Brands can create ads for their target audience.

When created carefully, ads can zero in on your target audience. Social media platforms usually make this easier by allowing you to target your audience based on demographics, niche interests, offline behavior, device used and other behaviors. Platforms change their algorithms frequently, however, making it possible to miss your target audience or advertise to a disinterested audience.

Ads tend to use sales language out of necessity.

Because of the limited space in an ad — and because they’re selling something — marketers need to use words like “limited time offer,” “buy now” and “on sale.” They don’t have the time or space to tell a story, although video ads help with this. This sales verbiage tends to turn people away from ads.

Ads don’t build relationships with consumers.

An ad is a one-way announcement instead of a two-way conversation. Without the back and forth dialogue, brands do not typically build relationships by using ads.

An ad’s length of influence is tied to your budget.

The influence of an ad only lasts as long as it’s displayed, which is contingent on how much you paid for it. This is in contrast to an influencer’s content, which doesn’t have an expiration date.

Brands must monitor audience engagement with social media ads.

When you place an ad as a social media post, you must monitor it to respond to comments in a timely manner. This will help you build relationships with customers by answering questions and responding to complaints and compliments.
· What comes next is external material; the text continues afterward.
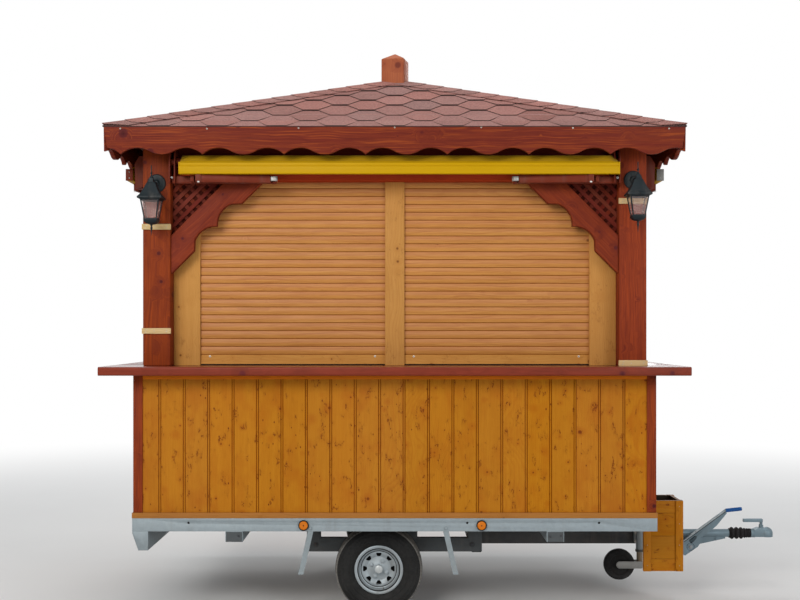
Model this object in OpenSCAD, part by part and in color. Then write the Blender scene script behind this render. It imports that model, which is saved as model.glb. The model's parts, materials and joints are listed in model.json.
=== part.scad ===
/* [Stall body] */
// Length of the boarded body, along the trailer
body_l = 3000; // [2600:10:3600]
// Depth of the boarded body, across the trailer
body_d = 2000; // [1800:10:2400]
// Thickness of a lower wall, boards and studs together
wall_t = 60; // [40:5:90]
// Height of the lower walls above the deck
wall_h = 809; // [700:1:1000]
// Thickness of the floor deck
deck_t = 18; // [12:1:30]
// Width of the corner trims
trim_w = 46; // [30:1:70]
// Thickness of the corner trims
trim_t = 8; // [5:1:14]
// Height of the skirting boards
skirting_h = 32; // [24:1:60]
// Thickness of the skirting boards
skirting_t = 15; // [10:1:25]
// Height of the moulding under the counter
moulding_h = 26; // [16:1:45]
// Width of one wall board between two grooves
board_w = 140; // [90:1:200]
// Depth of the grooves between the wall boards
groove_d = 4; // [2:0.5:6]

/* [Counter] */
// Thickness of the counter boards
counter_t = 50; // [35:1:70]
// How far the counter stands out past the walls
counter_out = 172; // [120:1:260]
// How far the rear sill stands out past the wall
sill_out = 30; // [20:1:80]
// Radius of the counter's front edge
counter_edge_r = 12; // [4:1:16]

/* [Posts and openings] */
// Side of a square corner post
post_w = 160; // [120:1:200]
// How far a corner post stands in from the wall's outer face
post_inset = 38; // [20:1:80]
// Height of the shutter openings, counter to header
opening_h = 1079; // [900:1:1300]
// Depth of the recess from the post's face to the boards beside the shutters
recess = 100; // [80:1:120]
// Width of the boards beside the shutters
side_board_w = 156; // [100:1:220]
// Width of the centre posts between the long side's shutters
centre_post_w = 114; // [80:1:160]
// Recess of the header's face behind the post's face
header_recess = 20; // [5:1:40]

/* [Shutters] */
// Height of one shutter slat
slat_h = 46.6; // [30:0.1:60]
// How far a slat bulges out
slat_bulge = 4; // [2:0.5:8]
// Thickness of the shutter curtain
curtain_t = 14; // [8:1:20]
// Height of the shutter's bottom bar
bottom_bar_h = 48; // [30:1:70]
// Gap under the bottom bar
bottom_gap = 14; // [6:1:30]

/* [Braces and lattice] */
// Length of a brace along the post and along the header
brace_leg = 545; // [450:5:600]
// Distance from the corner to the brace's outer edge, along the post
brace_outer = 322; // [260:2:360]
// Thickness of a brace
brace_t = 55; // [30:1:60]
// Radius of the two scallops cut in the brace's inner edge
brace_scallop_r = 125; // [100:1:160]
// Width of one lattice bar
lattice_bar = 25; // [15:1:30]
// Distance from bar to bar, across the bars
lattice_pitch = 47; // [36:1:70]
// Thickness of one layer of lattice bars
lattice_t = 7; // [4:0.5:8]
// Thickness of the dark board behind the lattice
lattice_back_t = 4; // [3:0.5:6]
// Depth of a brace's face behind the post's face
brace_in = 12; // [6:1:20]

/* [Roof] */
// How far the fascia's face stands out past the walls
eaves_out = 145; // [100:1:260]
// Height of the fascia from its lobes to its top
fascia_h = 160; // [120:1:220]
// Thickness of the fascia boards
fascia_t = 25; // [18:1:35]
// Length of one repeat of the fascia's scallops
scallop_l = 462; // [300:1:600]
// Depth of the scallops
scallop_h = 37; // [20:1:50]
// Distance from the stall's middle to the nearest lobe, on the long sides
scallop_shift = 67; // [0:1:231]
// Height of the fascia's top above the header's underside
fascia_rise = 283; // [240:1:340]
// Rise of the roof from its edge to its apex
roof_rise = 492; // [300:1:700]
// Upright thickness of the roof boards with their shingles
roof_t = 28; // [20:1:40]
// How far the shingles reach past the fascia
drip = 6; // [4:1:25]
// Thickness of the shingle edge over the fascia
drip_t = 5; // [3:0.5:10]
// Side of the square finial post on the apex
finial_w = 150; // [100:1:200]
// Height of the finial's square sides above the roof's apex
finial_h = 130; // [80:1:220]
// Height of the finial's pyramid cap
finial_cap_h = 46; // [20:1:80]
// Turn of the finial about its own axis
finial_turn = 77; // [0:1:90]

/* [Awnings] */
// Length of the long side's awning bar
long_bar_l = 2512; // [2000:1:2700]
// Shift of the long side's awning bar towards the nose
long_bar_shift = 26; // [0:1:30]
// Length of an end awning's bar
end_bar_l = 1590; // [1200:1:1700]
// Height of the awning's front bar
bar_h = 69; // [50:1:90]
// Depth of the awning's front bar
bar_t = 42; // [25:1:50]
// Distance from the post's face to the front of the awning bar
bar_out = 138; // [125:1:160]
// Diameter of the awning's roller with its cloth
roller_d = 78; // [60:1:90]
// Thickness of the awning cloth's solid
cloth_t = 3; // [2:0.5:5]
// Height of an awning arm
arm_h = 44; // [30:1:48]
// Thickness of an awning arm
arm_t = 26; // [18:1:30]
// Length of an awning arm from its shoulder to its elbow
arm_l = 558; // [380:1:565]
// Length of the fore arm from the elbow to the bar
fore_arm_l = 418; // [320:1:450]
// Width of a roller bracket, from the post
bracket_in = 42; // [36:1:60]
// Gap between a roller bracket and the post
bracket_gap = 6; // [4:1:10]
// Height of the bar's underside above the header's underside
bar_rise = 17; // [14:1:24]
// Height of the roller's axis above the header's underside
roller_rise = 116; // [110:1:125]
// Distance from the post's face to the roller's axis
roller_out = 38; // [34:1:50]

/* [Lanterns and battens] */
// Width of the lantern's roof
lantern_w = 137; // [115:1:170]
// Width of the lantern's glass cage at its top
cage_top = 108; // [80:1:116]
// Width of the lantern's glass cage at its foot
cage_foot = 73; // [50:1:80]
// Height of the lantern's glass cage
cage_h = 106; // [80:1:130]
// Thickness of the lantern's panes
pane_t = 2; // [1.5:0.5:4]
// Diameter of the lantern's wall plate
wall_plate_d = 107; // [80:1:130]
// Distance from the post's face to the lantern's axis
lantern_out = 145; // [120:1:200]
// Heights of the lanterns' tips over the header's underside, rear post and nose post
lantern_tip = [67, 87];
// Height of the batten strips nailed on the posts
batten_h = 33; // [20:1:45]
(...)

Create a Marketing Tool Kit

To get the most out of your marketing budget, you don’t have to stick to one strategy. Choose a few marketing tools that will help you reach your goals. Influencer marketing, for example, helps you generate engagement and attaches more authenticity to your brand. Social media ads create data that’s easy to track, and they don’t require the time commitment of building relationships with influencers. When you use both strategies, you can reap the benefits of both. They can work in tandem as well, such as repurposing content created by influencers to reach other audiences through ads or your content marketing efforts.